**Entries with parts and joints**
########

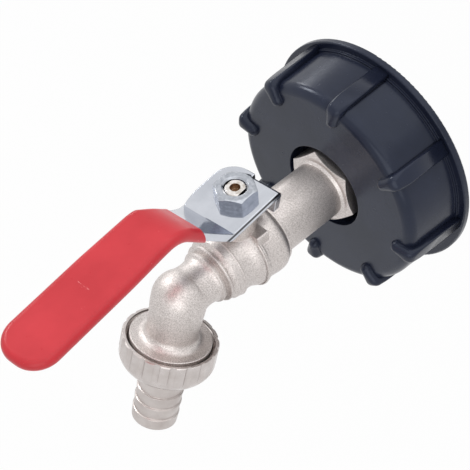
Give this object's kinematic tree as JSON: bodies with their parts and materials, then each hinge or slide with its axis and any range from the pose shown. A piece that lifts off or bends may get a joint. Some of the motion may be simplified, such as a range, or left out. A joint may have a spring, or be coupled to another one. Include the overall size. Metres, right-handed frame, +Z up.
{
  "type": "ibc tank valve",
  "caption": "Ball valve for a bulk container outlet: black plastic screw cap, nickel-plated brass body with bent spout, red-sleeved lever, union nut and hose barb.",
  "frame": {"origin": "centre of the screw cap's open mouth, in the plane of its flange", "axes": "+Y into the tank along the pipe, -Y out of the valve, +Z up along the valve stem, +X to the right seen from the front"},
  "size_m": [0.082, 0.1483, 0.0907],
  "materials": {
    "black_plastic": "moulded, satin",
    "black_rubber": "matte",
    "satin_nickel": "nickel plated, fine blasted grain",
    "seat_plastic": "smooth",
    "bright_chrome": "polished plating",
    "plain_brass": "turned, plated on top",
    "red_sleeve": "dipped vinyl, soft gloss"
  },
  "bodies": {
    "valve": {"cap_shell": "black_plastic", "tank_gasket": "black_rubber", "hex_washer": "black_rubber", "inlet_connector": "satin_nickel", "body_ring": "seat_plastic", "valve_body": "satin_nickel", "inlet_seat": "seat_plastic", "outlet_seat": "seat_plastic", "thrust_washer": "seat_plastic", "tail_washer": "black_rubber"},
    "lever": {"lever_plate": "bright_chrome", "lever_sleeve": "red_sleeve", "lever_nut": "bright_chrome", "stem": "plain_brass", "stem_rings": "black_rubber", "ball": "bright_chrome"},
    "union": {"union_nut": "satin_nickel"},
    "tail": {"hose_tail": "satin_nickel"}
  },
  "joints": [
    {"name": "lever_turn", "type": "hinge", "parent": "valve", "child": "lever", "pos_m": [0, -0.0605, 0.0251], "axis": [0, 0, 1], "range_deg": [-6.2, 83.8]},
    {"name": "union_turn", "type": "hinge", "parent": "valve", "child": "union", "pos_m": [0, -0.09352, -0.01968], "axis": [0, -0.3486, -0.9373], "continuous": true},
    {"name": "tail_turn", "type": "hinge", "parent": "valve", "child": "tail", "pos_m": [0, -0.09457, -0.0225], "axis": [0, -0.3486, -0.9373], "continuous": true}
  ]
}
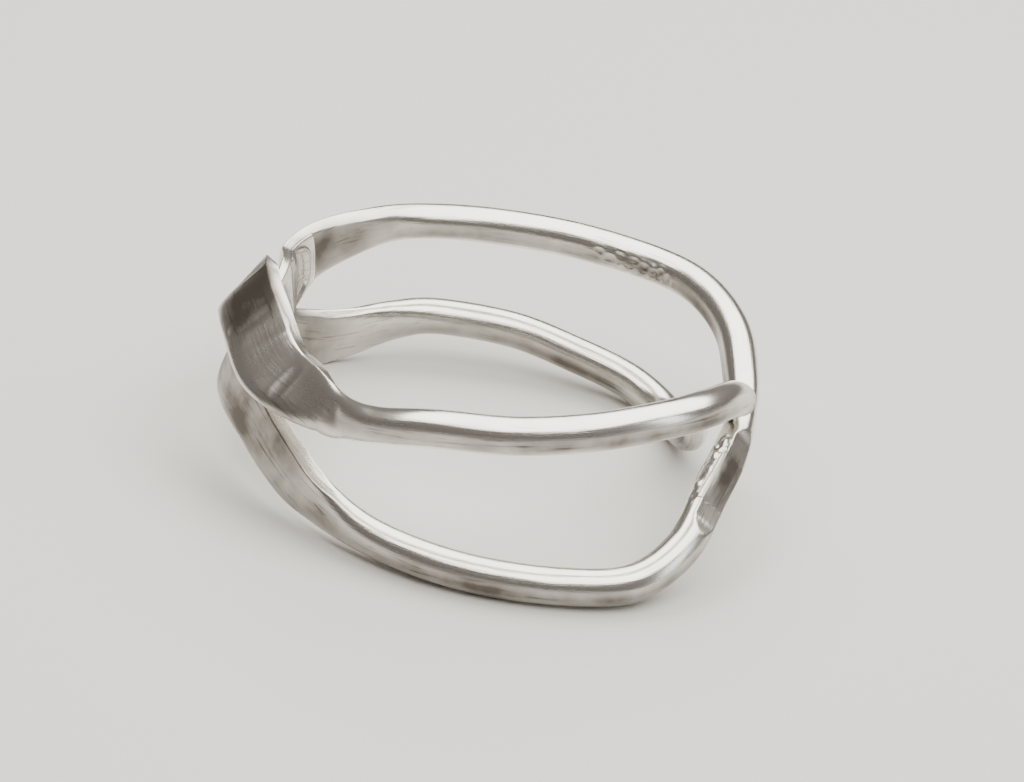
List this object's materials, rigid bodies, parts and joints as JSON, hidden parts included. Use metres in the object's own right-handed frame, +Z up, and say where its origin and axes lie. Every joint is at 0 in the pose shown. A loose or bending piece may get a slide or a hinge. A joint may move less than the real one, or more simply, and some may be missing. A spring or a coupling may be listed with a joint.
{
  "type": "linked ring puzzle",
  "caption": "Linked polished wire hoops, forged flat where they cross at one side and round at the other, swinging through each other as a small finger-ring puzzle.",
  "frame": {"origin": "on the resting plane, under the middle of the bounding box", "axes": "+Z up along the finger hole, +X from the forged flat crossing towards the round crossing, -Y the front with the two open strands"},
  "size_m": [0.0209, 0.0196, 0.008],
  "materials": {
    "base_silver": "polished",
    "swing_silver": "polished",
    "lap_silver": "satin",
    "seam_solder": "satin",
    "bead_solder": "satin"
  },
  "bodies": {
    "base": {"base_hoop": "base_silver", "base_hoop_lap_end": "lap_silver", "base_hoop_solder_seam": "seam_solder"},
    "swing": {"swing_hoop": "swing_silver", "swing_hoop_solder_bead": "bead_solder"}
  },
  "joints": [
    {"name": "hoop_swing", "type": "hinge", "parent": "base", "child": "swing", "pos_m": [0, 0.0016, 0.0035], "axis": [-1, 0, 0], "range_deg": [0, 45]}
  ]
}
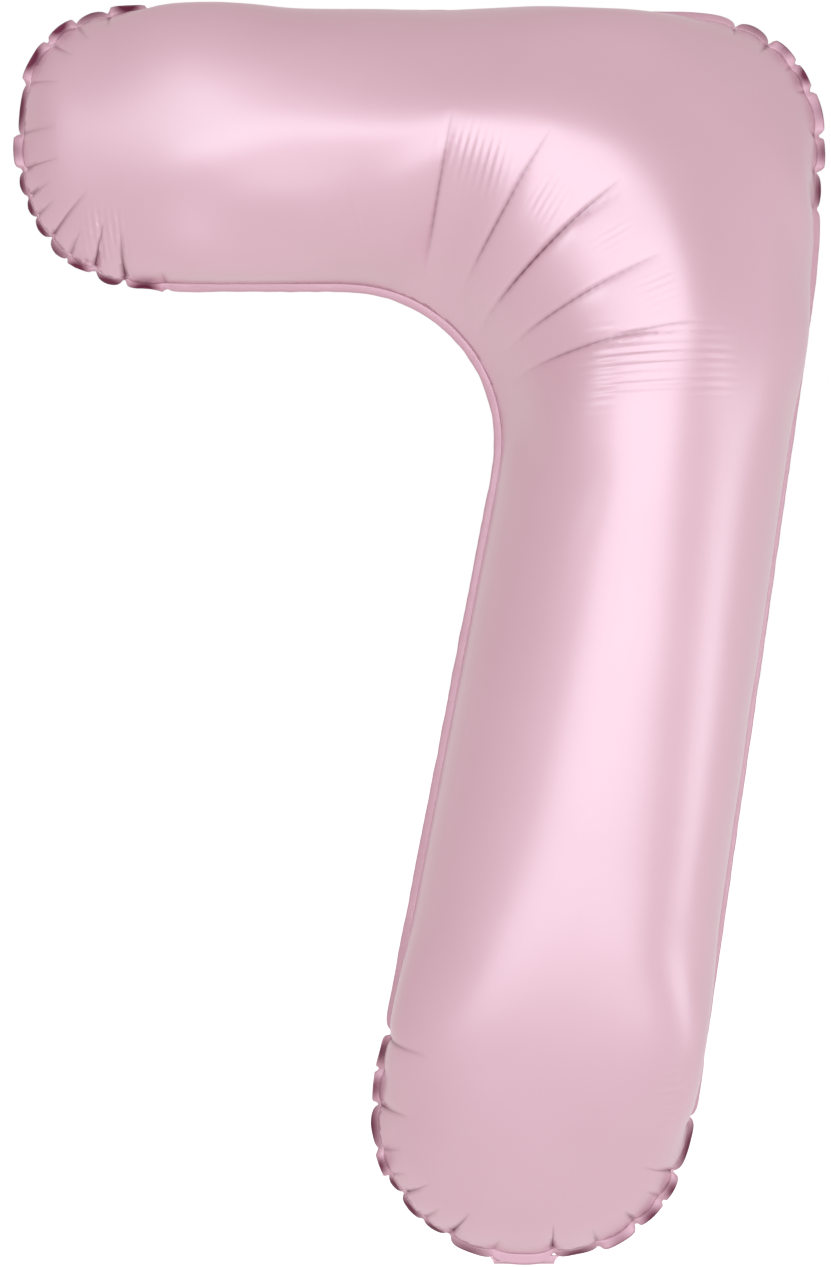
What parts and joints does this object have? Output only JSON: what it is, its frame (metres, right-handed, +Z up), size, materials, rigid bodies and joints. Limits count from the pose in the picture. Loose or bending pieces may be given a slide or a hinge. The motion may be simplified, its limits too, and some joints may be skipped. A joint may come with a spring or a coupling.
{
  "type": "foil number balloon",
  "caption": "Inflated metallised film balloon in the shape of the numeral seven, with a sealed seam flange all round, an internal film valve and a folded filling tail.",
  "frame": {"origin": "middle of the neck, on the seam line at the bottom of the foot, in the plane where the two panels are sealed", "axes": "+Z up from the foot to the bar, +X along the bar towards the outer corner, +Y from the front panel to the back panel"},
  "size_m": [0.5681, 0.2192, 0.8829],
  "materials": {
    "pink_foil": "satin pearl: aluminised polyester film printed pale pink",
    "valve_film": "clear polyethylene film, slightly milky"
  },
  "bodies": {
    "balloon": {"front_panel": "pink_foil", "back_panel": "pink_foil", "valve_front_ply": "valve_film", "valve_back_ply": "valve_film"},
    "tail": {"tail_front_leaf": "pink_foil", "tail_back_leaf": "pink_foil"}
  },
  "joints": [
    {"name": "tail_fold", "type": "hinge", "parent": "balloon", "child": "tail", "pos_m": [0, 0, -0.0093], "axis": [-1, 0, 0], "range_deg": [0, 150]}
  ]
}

########

**Short task**
Print every record above exactly as written.

**Answer in full**
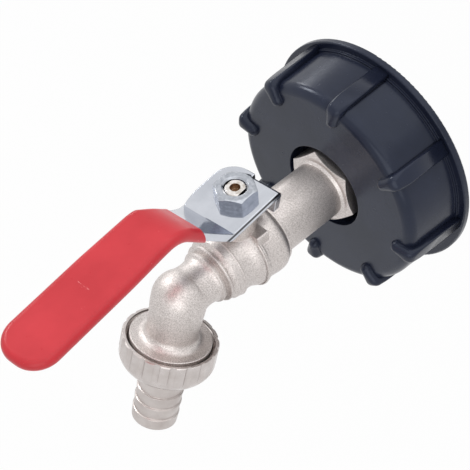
Give this object's kinematic tree as JSON: bodies with their parts and materials, then each hinge or slide with its axis and any range from the pose shown. A piece that lifts off or bends may get a joint. Some of the motion may be simplified, such as a range, or left out. A joint may have a spring, or be coupled to another one. Include the overall size. Metres, right-handed frame, +Z up.
{
  "type": "ibc tank valve",
  "caption": "Ball valve for a bulk container outlet: black plastic screw cap, nickel-plated brass body with bent spout, red-sleeved lever, union nut and hose barb.",
  "frame": {"origin": "centre of the screw cap's open mouth, in the plane of its flange", "axes": "+Y into the tank along the pipe, -Y out of the valve, +Z up along the valve stem, +X to the right seen from the front"},
  "size_m": [0.082, 0.1483, 0.0907],
  "materials": {
    "black_plastic": "moulded, satin",
    "black_rubber": "matte",
    "satin_nickel": "nickel plated, fine blasted grain",
    "seat_plastic": "smooth",
    "bright_chrome": "polished plating",
    "plain_brass": "turned, plated on top",
    "red_sleeve": "dipped vinyl, soft gloss"
  },
  "bodies": {
    "valve": {"cap_shell": "black_plastic", "tank_gasket": "black_rubber", "hex_washer": "black_rubber", "inlet_connector": "satin_nickel", "body_ring": "seat_plastic", "valve_body": "satin_nickel", "inlet_seat": "seat_plastic", "outlet_seat": "seat_plastic", "thrust_washer": "seat_plastic", "tail_washer": "black_rubber"},
    "lever": {"lever_plate": "bright_chrome", "lever_sleeve": "red_sleeve", "lever_nut": "bright_chrome", "stem": "plain_brass", "stem_rings": "black_rubber", "ball": "bright_chrome"},
    "union": {"union_nut": "satin_nickel"},
    "tail": {"hose_tail": "satin_nickel"}
  },
  "joints": [
    {"name": "lever_turn", "type": "hinge", "parent": "valve", "child": "lever", "pos_m": [0, -0.0605, 0.0251], "axis": [0, 0, 1], "range_deg": [-6.2, 83.8]},
    {"name": "union_turn", "type": "hinge", "parent": "valve", "child": "union", "pos_m": [0, -0.09352, -0.01968], "axis": [0, -0.3486, -0.9373], "continuous": true},
    {"name": "tail_turn", "type": "hinge", "parent": "valve", "child": "tail", "pos_m": [0, -0.09457, -0.0225], "axis": [0, -0.3486, -0.9373], "continuous": true}
  ]
}
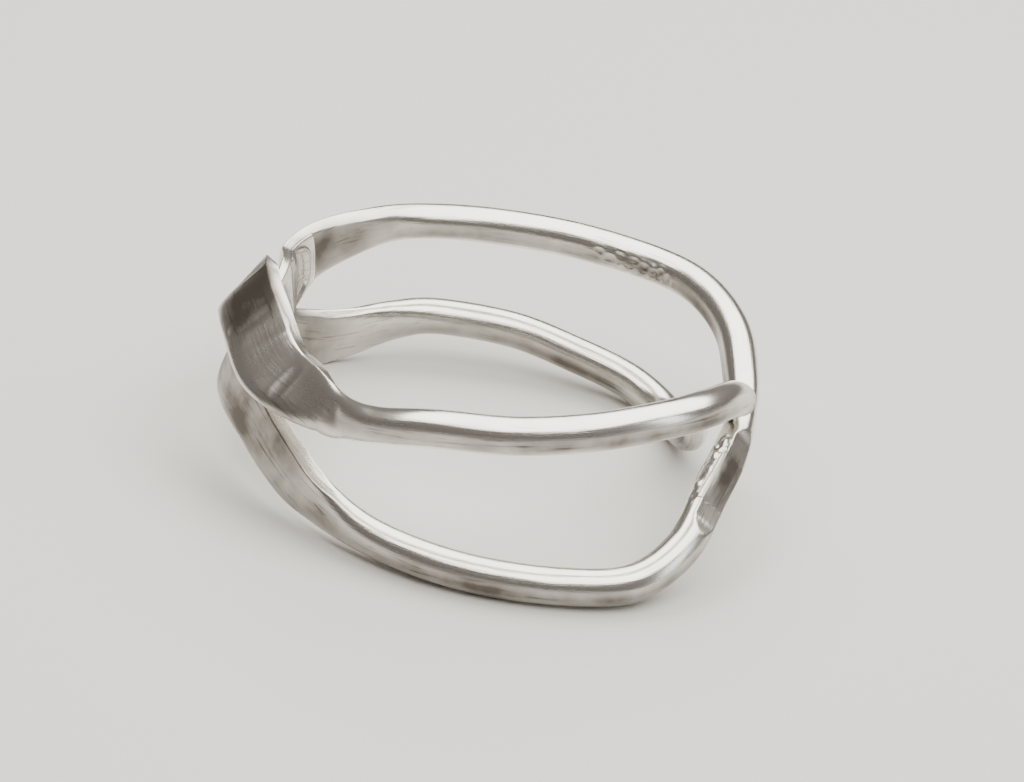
List this object's materials, rigid bodies, parts and joints as JSON, hidden parts included. Use metres in the object's own right-handed frame, +Z up, and say where its origin and axes lie. Every joint is at 0 in the pose shown. A loose or bending piece may get a slide or a hinge. A joint may move less than the real one, or more simply, and some may be missing. A spring or a coupling may be listed with a joint.
{
  "type": "linked ring puzzle",
  "caption": "Linked polished wire hoops, forged flat where they cross at one side and round at the other, swinging through each other as a small finger-ring puzzle.",
  "frame": {"origin": "on the resting plane, under the middle of the bounding box", "axes": "+Z up along the finger hole, +X from the forged flat crossing towards the round crossing, -Y the front with the two open strands"},
  "size_m": [0.0209, 0.0196, 0.008],
  "materials": {
    "base_silver": "polished",
    "swing_silver": "polished",
    "lap_silver": "satin",
    "seam_solder": "satin",
    "bead_solder": "satin"
  },
  "bodies": {
    "base": {"base_hoop": "base_silver", "base_hoop_lap_end": "lap_silver", "base_hoop_solder_seam": "seam_solder"},
    "swing": {"swing_hoop": "swing_silver", "swing_hoop_solder_bead": "bead_solder"}
  },
  "joints": [
    {"name": "hoop_swing", "type": "hinge", "parent": "base", "child": "swing", "pos_m": [0, 0.0016, 0.0035], "axis": [-1, 0, 0], "range_deg": [0, 45]}
  ]
}
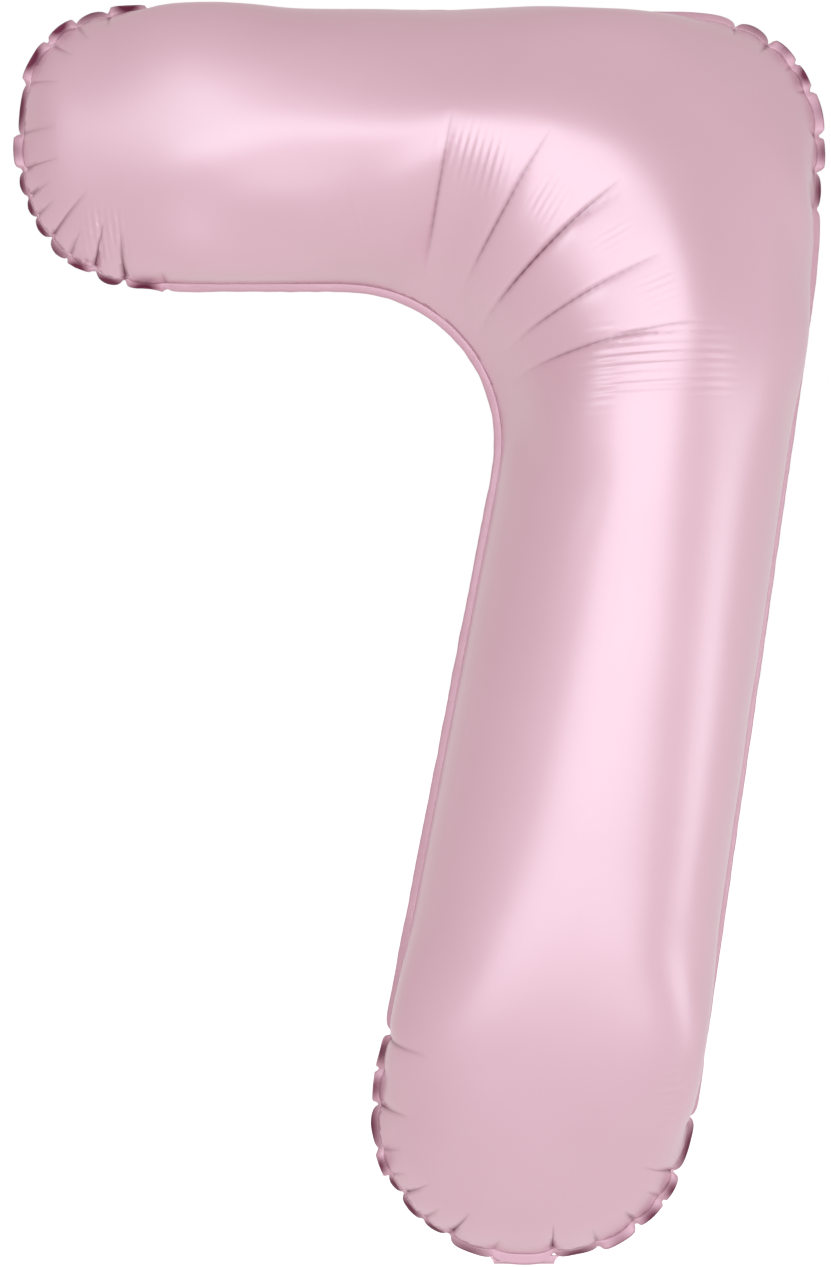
What parts and joints does this object have? Output only JSON: what it is, its frame (metres, right-handed, +Z up), size, materials, rigid bodies and joints. Limits count from the pose in the picture. Loose or bending pieces may be given a slide or a hinge. The motion may be simplified, its limits too, and some joints may be skipped. A joint may come with a spring or a coupling.
{
  "type": "foil number balloon",
  "caption": "Inflated metallised film balloon in the shape of the numeral seven, with a sealed seam flange all round, an internal film valve and a folded filling tail.",
  "frame": {"origin": "middle of the neck, on the seam line at the bottom of the foot, in the plane where the two panels are sealed", "axes": "+Z up from the foot to the bar, +X along the bar towards the outer corner, +Y from the front panel to the back panel"},
  "size_m": [0.5681, 0.2192, 0.8829],
  "materials": {
    "pink_foil": "satin pearl: aluminised polyester film printed pale pink",
    "valve_film": "clear polyethylene film, slightly milky"
  },
  "bodies": {
    "balloon": {"front_panel": "pink_foil", "back_panel": "pink_foil", "valve_front_ply": "valve_film", "valve_back_ply": "valve_film"},
    "tail": {"tail_front_leaf": "pink_foil", "tail_back_leaf": "pink_foil"}
  },
  "joints": [
    {"name": "tail_fold", "type": "hinge", "parent": "balloon", "child": "tail", "pos_m": [0, 0, -0.0093], "axis": [-1, 0, 0], "range_deg": [0, 150]}
  ]
}